WORK TO BE COMPLETED =>
Repeat only the lines from the line containing "export_step(Compound(children=list(solids)) if len(solids)" through the line containing "if obj.type not", both included, exactly as they stand.

>> BEGIN MATERIAL PROVIDED

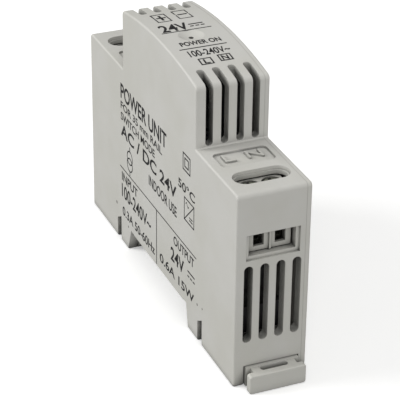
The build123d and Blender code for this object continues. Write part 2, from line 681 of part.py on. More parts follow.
def transformer_core():
    """Two ferrite E halves that meet across the middle."""
    x, y, z = TRANSFORMER_AT
    depth = (y - CORE_DEPTH / 2, y + CORE_DEPTH / 2)
    halves = []
    for sign in (-1, 1):
        outer = sorted((z + sign * 0.02, z + sign * CORE_HEIGHT / 2))
        half = block((x - CORE_WIDTH / 2, x + CORE_WIDTH / 2), depth, outer)
        window = sorted((z, z + sign * (CORE_HEIGHT / 2 - CORE_LEG)))
        for across in (-1, 1):
            limits = sorted((x + across * CORE_CENTRE / 2, x + across * (CORE_WIDTH / 2 - CORE_LEG)))
            half -= block(limits, (depth[0] - 1, depth[1] + 1), window)
        halves.append(half)
    return halves


def around_centre_leg(half_x, half_y, half_z):
    """A box about the transformer's centre."""
    x, y, z = TRANSFORMER_AT
    return block((x - half_x, x + half_x), (y - half_y, y + half_y), (z - half_z, z + half_z))


TUBE_HALF_X = CORE_CENTRE / 2 + 0.1 + BOBBIN_WALL
TUBE_HALF_Y = CORE_DEPTH / 2 + 0.1 + BOBBIN_WALL
TAPE_THICKNESS = 0.2


def transformer_bobbin():
    """Winding former: square tube, two flanges, and two pin rails on the board."""
    x, y, z = TRANSFORMER_AT
    former = around_centre_leg(TUBE_HALF_X, TUBE_HALF_Y, BOBBIN_HALF_LENGTH)
    for sign in (-1, 1):
        flange = sorted((z + sign * (BOBBIN_HALF_LENGTH - 0.7), z + sign * BOBBIN_HALF_LENGTH))
        former += block((x - 5.9, x + 5.9), (y - 6.3, y + 6.3), flange)
        rail = sorted((z + sign * (BOBBIN_HALF_LENGTH - 0.7), z + sign * 9.6))
        former += block((x - 6.4, x + 6.4), (BOARD_FACE_Y + 0.15, y - CORE_DEPTH / 2 - 0.3), rail)
    former -= around_centre_leg(CORE_CENTRE / 2 + 0.1, CORE_DEPTH / 2 + 0.1, 20)
    return former + pins(LEADS["transformer"], BOARD_FACE_Y + 1)


def transformer_winding():
    """Primary and secondary as one copper body round the former."""
    body = around_centre_leg(WINDING_HALF_X, WINDING_HALF_Y, BOBBIN_HALF_LENGTH - 0.75)
    body = fillet(along(body, Axis.Z), 1.2)
    return body - around_centre_leg(TUBE_HALF_X, TUBE_HALF_Y, 20)


def transformer_tape():
    """Insulating tape over the winding."""
    half_z = BOBBIN_HALF_LENGTH - 0.8
    grown = around_centre_leg(WINDING_HALF_X + TAPE_THICKNESS, WINDING_HALF_Y + TAPE_THICKNESS, half_z)
    grown = fillet(along(grown, Axis.Z), 1.2 + TAPE_THICKNESS)
    inner = around_centre_leg(WINDING_HALF_X, WINDING_HALF_Y, 20)
    return grown - fillet(along(inner, Axis.Z), 1.2)


SINK_Y = (3.6, 4.8)
SWITCH_HOLE_Z = 50.4
SINK_SCREW_RADIUS = 1.25


def heat_sink():
    """Bent aluminium plate behind the switching transistor, with its foot on the board."""
    plate = block((4.2, 19.0), SINK_Y, (41.4, 53.4))
    plate += block((4.2, 5.4), (BOARD_FACE_Y, SINK_Y[1]), (44.0, 53.4))
    bend = [e for e in along(plate, Axis.Z) if e.center().X < 4.3 and e.center().Y > SINK_Y[1] - 0.01]
    plate = fillet(bend, 1.0)
    return plate - rod(SINK_SCREW_RADIUS + 0.05, (12.0, SWITCH_HOLE_Z), (0, 6))


def switching_transistor():
    """Three-leg transistor against the heat sink."""
    body = block(SWITCH_X, (SINK_Y[0] - 3.0, SINK_Y[0]), (42.6, 53.2))
    body = chamfer(along(body, Axis.Z).sort_by(Axis.Y)[:2], 0.4)
    body -= rod(SINK_SCREW_RADIUS + 0.05, (12.0, SWITCH_HOLE_Z), (0, 4))
    leg_y = SINK_Y[0] - 1.8
    for x, z in LEADS["switch"]:
        body += rod(LEAD_RADIUS, (x, leg_y), (z, 43.0), Axis.Z)
        body += rod(LEAD_RADIUS, (x, z), (LEAD_END_Y, leg_y))
        body += Pos(x, leg_y, z) * Sphere(LEAD_RADIUS)
    return body


def heat_sink_screw():
    """Pan-head screw that holds the transistor to the heat sink, with its nut side flush."""
    head_y = SINK_Y[0] - 3.0
    screw = rod(SINK_SCREW_RADIUS, (12.0, SWITCH_HOLE_Z), (head_y - 0.1, SINK_Y[1] + 0.6))
    head = rod(2.2, (12.0, SWITCH_HOLE_Z), (head_y - 1.5, head_y))
    head = fillet(head.edges().filter_by(GeomType.CIRCLE).sort_by(Axis.Y)[:1], 0.6)
    slot = block((9.0, 15.0), (head_y - 3, head_y - 0.8), (SWITCH_HOLE_Z - 0.3, SWITCH_HOLE_Z + 0.3))
    return screw + head - slot


def output_diode():
    """Axial rectifier diode along Z, leads bent down into the board."""
    x, y = DIODE_AT
    body = rod(2.5, (x, y), DIODE_Z, Axis.Z)
    body = fillet(body.edges().filter_by(GeomType.CIRCLE), 0.3)
    for lead_x, lead_z in LEADS["diode"]:
        inner = DIODE_Z[0] + 0.5 if lead_z < DIODE_Z[0] else DIODE_Z[1] - 0.5
        body += rod(LEAD_RADIUS, (lead_x, y), sorted((lead_z, inner)), Axis.Z)
        body += rod(LEAD_RADIUS, (lead_x, lead_z), (LEAD_END_Y, y))
        body += Pos(lead_x, y, lead_z) * Sphere(LEAD_RADIUS)
    return body


OUTPUT_CHOKE_Y = (BOARD_FACE_Y + 0.3, 3.6)


def output_choke_core():
    """Ferrite drum of the output choke."""
    low, high = OUTPUT_CHOKE_Y
    drum = rod(1.8, OUTPUT_CHOKE_AT, OUTPUT_CHOKE_Y)
    drum += rod(3.9, OUTPUT_CHOKE_AT, (low, low + 1.2))
    return drum + rod(3.9, OUTPUT_CHOKE_AT, (high - 1.2, high))


def output_choke_winding():
    """The drum's winding."""
    limits = (OUTPUT_CHOKE_Y[0] + 1.25, OUTPUT_CHOKE_Y[1] - 1.25)
    return rod(3.5, OUTPUT_CHOKE_AT, limits) - rod(1.85, OUTPUT_CHOKE_AT, (-8, 8))


def indicator_lamp():
    """Small domed lamp under the sight hole, on two bent leads."""
    top = FRONT_Z + CROWN_RISE - CROWN_WALL - 0.15
    radius = 1.5
    lamp = rod(radius, (LAMP_X, LAMP_Y), (53.2, top - radius), Axis.Z)
    lamp += Pos(LAMP_X, LAMP_Y, top - radius) * Sphere(radius)
    lamp += rod(1.85, (LAMP_X, LAMP_Y), (52.6, 53.4), Axis.Z)
    for x, z in LEADS["lamp"]:
        lamp += rod(0.25, (x, LAMP_Y), (z, 52.7), Axis.Z)
        lamp += rod(0.25, (x, z), (LEAD_END_Y, LAMP_Y))
        lamp += Pos(x, LAMP_Y, z) * Sphere(0.25)
    return lamp


def chip_resistors():
    """Small surface-mount resistors: a row of six low on the board and four by the output end."""
    rows = []
    for number in range(6):
        rows.append((8.4 - number * 3.0, 4.3))
    for number in range(4):
        rows.append((-10.5 - number * 2.6, 45.0 + (number % 2) * 3.4))
    parts = []
    for x, z in rows:
        parts.append(block((x - 0.62, x + 0.62), (BOARD_FACE_Y, BOARD_FACE_Y + 0.5), (z - 1.0, z + 1.0)))
    return parts


# ---------------------------------------------------------------- export
def pieces():
    """Every node of the object, by name."""
    nodes = {
        "housing_body": housing_body(),
        "side_cover": side_cover(),
        "rail_latch": rail_latch(),
        "latch_spring": latch_spring(),
        "circuit_board": circuit_board(),
        "fuse": fuse(),
        "varistor": disc_part(VARISTOR_AT, 4.4, 1.7, LEADS["varistor"]),
        "filter_capacitor": filter_capacitor(),
        "filter_choke_core": choke_core(),
        "filter_choke_windings": choke_windings(),
        "bridge_rectifier": through_hole_chip(BRIDGE_AT, (6.2, 8.2, 3.2), LEADS["bridge"]),
        "bulk_capacitor": bulk_capacitor(),
        "switching_transistor": switching_transistor(),
        "heat_sink": heat_sink(),
        "heat_sink_screw": heat_sink_screw(),
        "controller_chip": controller_chip(),
        "chip_resistors": chip_resistors(),
        "transformer_core": transformer_core(),
        "transformer_bobbin": transformer_bobbin(),
        "transformer_winding": transformer_winding(),
        "transformer_tape": transformer_tape(),
        "optocoupler": through_hole_chip(OPTO_AT, (6.0, 4.6, 3.4), LEADS["opto"]),
        "y_capacitor": disc_part(Y_CAPACITOR_AT, 3.6, 1.5, LEADS["y_capacitor"]),
        "output_diode": output_diode(),
        "output_capacitors": output_capacitors(),
        "output_choke_core": output_choke_core(),
        "output_choke_winding": output_choke_winding(),
        "indicator_lamp": indicator_lamp(),
    }
    for end, side in (("mains", 1), ("output", -1)):
        nodes[f"{end}_terminal_block"] = mirrored(terminal_block(), side)
        nodes[f"{end}_contact_pins"] = [mirrored(strip, side) for strip in contact_pins()]
        for number, y in enumerate(POLES_Y, start=1):
            nodes[f"{end}_screw_{number}"] = mirrored(terminal_screw(y), side)
            nodes[f"{end}_clamp_cage_{number}"] = mirrored(clamp_cage(y), side)
    return nodes


def main():
    """Writes one STEP file per node and prints what went into it."""
    os.makedirs("parts", exist_ok=True)
    for name, shape in pieces().items():
        solids = shape if isinstance(shape, list) else shape.solids()
        export_step(Compound(children=list(solids)) if len(solids) > 1 else solids[0], f"parts/{name}.step")
        print(f"{name}: {len(solids)} solid(s), {sum(s.volume for s in solids):.1f} mm3")
    travel = SCREW_TURNS * THREAD_PITCH
    print(f"clamp travel over the screw's range {travel:.3f} mm, {THREAD_PITCH / (2 * pi) / 1000:.6e} m/rad")


main()
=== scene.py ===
"""Looks of a one-module mains power supply for a 35 mm rail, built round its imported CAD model.

The frame is the CAD model's, in metres. The origin is the centre of the face that sits on the rail,
+Z points out of the panel through the crowned front, +X runs towards the mains terminals, and the
marked flank faces -Y. Sizes are written in millimetres, as on a drawing, and MM makes them metres.
"""

import logging
from collections.abc import Iterable
from dataclasses import dataclass
from enum import Enum

import bmesh
import bpy
import numpy as np
from mathutils import Matrix, Vector


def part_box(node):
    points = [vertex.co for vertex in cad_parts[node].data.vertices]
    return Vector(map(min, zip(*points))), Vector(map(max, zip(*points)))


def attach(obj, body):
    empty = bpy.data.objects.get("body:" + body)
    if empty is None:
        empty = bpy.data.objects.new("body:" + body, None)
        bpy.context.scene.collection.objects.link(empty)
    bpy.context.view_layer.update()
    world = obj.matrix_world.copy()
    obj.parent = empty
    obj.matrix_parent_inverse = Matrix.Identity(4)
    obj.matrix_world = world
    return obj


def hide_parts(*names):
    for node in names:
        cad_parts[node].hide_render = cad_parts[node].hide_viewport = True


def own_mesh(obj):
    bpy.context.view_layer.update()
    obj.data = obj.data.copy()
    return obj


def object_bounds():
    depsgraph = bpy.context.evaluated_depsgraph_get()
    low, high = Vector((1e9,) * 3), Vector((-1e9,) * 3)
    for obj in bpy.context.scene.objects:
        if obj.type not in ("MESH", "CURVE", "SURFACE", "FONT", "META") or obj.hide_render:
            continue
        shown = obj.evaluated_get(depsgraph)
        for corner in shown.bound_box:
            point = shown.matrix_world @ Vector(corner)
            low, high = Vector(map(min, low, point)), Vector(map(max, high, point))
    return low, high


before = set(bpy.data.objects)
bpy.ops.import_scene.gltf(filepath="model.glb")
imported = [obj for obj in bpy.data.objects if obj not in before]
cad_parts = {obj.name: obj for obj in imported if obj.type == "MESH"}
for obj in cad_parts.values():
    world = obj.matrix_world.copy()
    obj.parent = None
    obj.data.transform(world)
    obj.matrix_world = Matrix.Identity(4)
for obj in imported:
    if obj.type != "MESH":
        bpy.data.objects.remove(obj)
cad_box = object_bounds()

MM = 0.001
SMOOTH_ANGLE = np.radians(35.0)
MERGE_DISTANCE = 1e-7
X_AXIS = (1.0, 0.0, 0.0)
LOG = logging.getLogger("power_supply")

Colour = tuple[float, float, float]
Span = tuple[float, float]
Point = tuple[float, float]
WHITE = (1.0, 1.0, 1.0, 1.0)


def paint(red: int, green: int, blue: int) -> Colour:
    """A colour from its 0 to 255 screen values, as the linear values that shaders take."""
    share = np.array([red, green, blue]) / 255.0
    linear = np.where(share <= 0.04045, share / 12.92, ((share + 0.055) / 1.055) ** 2.4)
    return tuple(float(value) for value in linear)


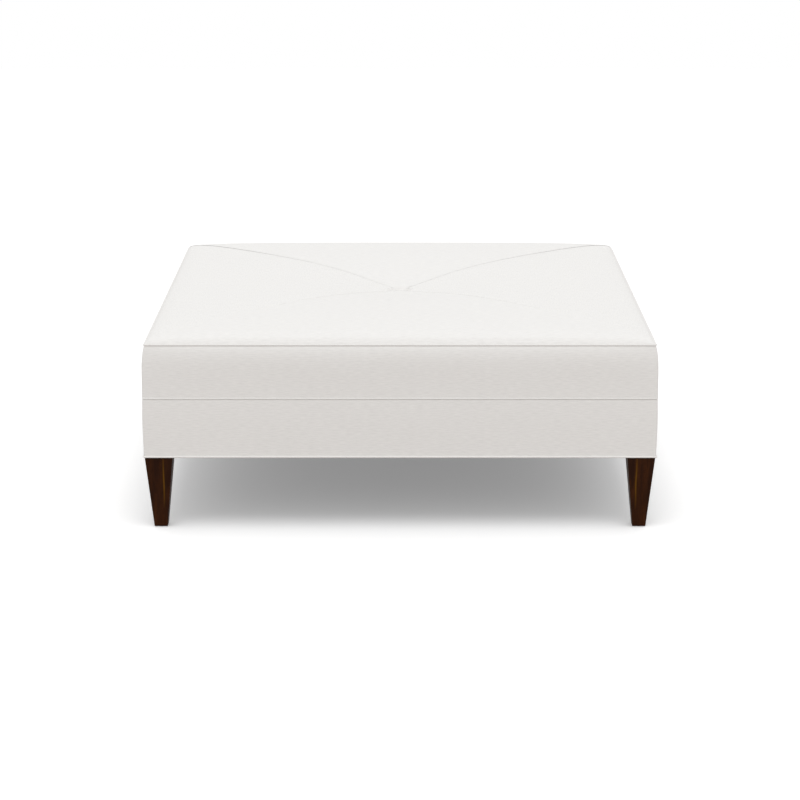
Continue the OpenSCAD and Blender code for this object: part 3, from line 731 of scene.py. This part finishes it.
# Base band and boxing
# Eight strips of cover cloth, sewn to their neighbours at the corners. The base band is folded over
# the tack strip at its top and turned under the rail at its foot. The boxing is tacked behind the
# middle piping, and draws in towards the top piping.

corner_r = 0.005
least_bend = 0.0003
seam_gap = 0.00015
seam_depths = (0.0007, 0.0025)
seam_widening = (1, 1.6)
bend_steps = 6
strip_columns = 150
strip_spacing = 0.005
strip_shift = np.array([1.7, 0.31])
boxing_rows = 14
edge_w = 0.0008
hem_in = 0.025
rail_under = rail_low.z
fold_top = face_high.z
piping_proud = 0.0004
flap_edge = 0.0013
flap_w = 0.004
band_wave = 0.0003
boxing_wave = 0.0004
turned_in = side_pad - cover_t
close_gap = 0.0001


def both_ends(end, way=1):
    """Values of a strip's columns: none on the face, and those of its end at either end."""
    return np.concatenate([way * end[::-1], np.zeros(strip_columns), end])


def side_strip(line, side, puff, flat_wave):
    """Strip of cloth along one side. line holds the inset from the face and the level of each row,
    going up on the outside. Each row is straight, with a quarter bend at either end up to the
    diagonal, where the cloth turns in along it as the corner's seam. puff holds how far the face
    swells between its piped edges, how far it does so at the corners, the edges' levels, the power
    of the half wave that it follows, and a power that moves the wave's crest up where it is over 1.
    flat_wave is how far the face waves along it."""
    inset, level = line[:, :1], line[:, 1:]
    swell, corner_swell, foot, head, power, climb = puff
    on_face = smooth(1 - (inset - drawn_in(level)) / edge_w)
    height = np.clip((level - foot) / (head - foot), 0, 1)
    arch = on_face * np.sin(np.pi * height ** climb) ** power
    inset = inset - corner_swell * arch
    bend = np.maximum(corner_r - 0.4 * inset, least_bend)
    centre = face_half - inset - bend
    turn = np.linspace(0, np.pi / 4, bend_steps + 1)[1:]
    angle = both_ends(np.append(turn, [turn[-1]] * len(seam_depths)), -1)
    depth = both_ends(np.append([0] * bend_steps, seam_depths))
    gap = both_ends(seam_gap * np.concatenate([[0] * (bend_steps - 1), [1], seam_widening]))
    share = both_ends(np.ones(bend_steps + len(seam_depths)), -1)
    share[np.abs(share) < 1] = np.linspace(-1, 1, strip_columns)
    along = centre * share + bend * np.sin(angle)
    out = centre + bend * np.cos(angle)
    x = along - np.sign(share) * (depth + gap) / math.sqrt(2)
    y = -out + (depth - gap) / math.sqrt(2)
    wave = flat_wave * uneven(x, level, side) * np.sin(np.pi * height) * (1 - share ** 8)
    y = y - arch * (swell - corner_swell) * (1 - np.abs(share) ** 14) - on_face * wave
    cloth = stacked(x, reach_along(line)[:, None]) + strip_shift * side
    return on_side(stacked(x, y, level), side), cloth, *loose_edges


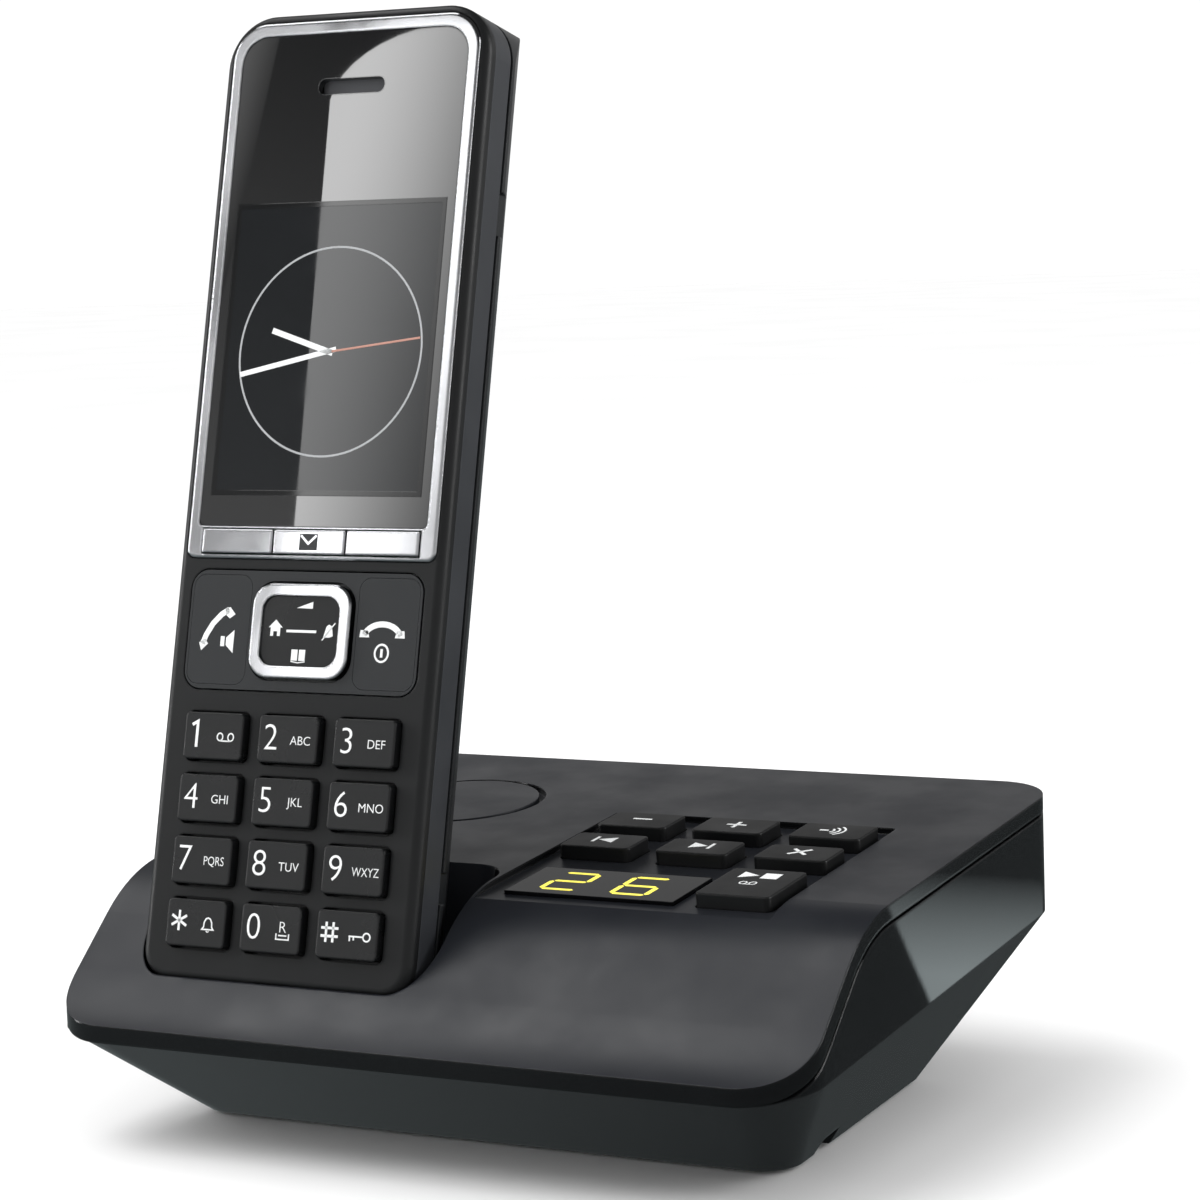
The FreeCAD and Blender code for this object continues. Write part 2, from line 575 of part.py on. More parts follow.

>> END MATERIAL PROVIDED

CORRECT OUTPUT =>
        export_step(Compound(children=list(solids)) if len(solids) > 1 else solids[0], f"parts/{name}.step")
        print(f"{name}: {len(solids)} solid(s), {sum(s.volume for s in solids):.1f} mm3")
    travel = SCREW_TURNS * THREAD_PITCH
    print(f"clamp travel over the screw's range {travel:.3f} mm, {THREAD_PITCH / (2 * pi) / 1000:.6e} m/rad")


main()
=== scene.py ===
"""Looks of a one-module mains power supply for a 35 mm rail, built round its imported CAD model.

The frame is the CAD model's, in metres. The origin is the centre of the face that sits on the rail,
+Z points out of the panel through the crowned front, +X runs towards the mains terminals, and the
marked flank faces -Y. Sizes are written in millimetres, as on a drawing, and MM makes them metres.
"""

import logging
from collections.abc import Iterable
from dataclasses import dataclass
from enum import Enum

import bmesh
import bpy
import numpy as np
from mathutils import Matrix, Vector


def part_box(node):
    points = [vertex.co for vertex in cad_parts[node].data.vertices]
    return Vector(map(min, zip(*points))), Vector(map(max, zip(*points)))


def attach(obj, body):
    empty = bpy.data.objects.get("body:" + body)
    if empty is None:
        empty = bpy.data.objects.new("body:" + body, None)
        bpy.context.scene.collection.objects.link(empty)
    bpy.context.view_layer.update()
    world = obj.matrix_world.copy()
    obj.parent = empty
    obj.matrix_parent_inverse = Matrix.Identity(4)
    obj.matrix_world = world
    return obj


def hide_parts(*names):
    for node in names:
        cad_parts[node].hide_render = cad_parts[node].hide_viewport = True


def own_mesh(obj):
    bpy.context.view_layer.update()
    obj.data = obj.data.copy()
    return obj


def object_bounds():
    depsgraph = bpy.context.evaluated_depsgraph_get()
    low, high = Vector((1e9,) * 3), Vector((-1e9,) * 3)
    for obj in bpy.context.scene.objects:
        if obj.type not in ("MESH", "CURVE", "SURFACE", "FONT", "META") or obj.hide_render:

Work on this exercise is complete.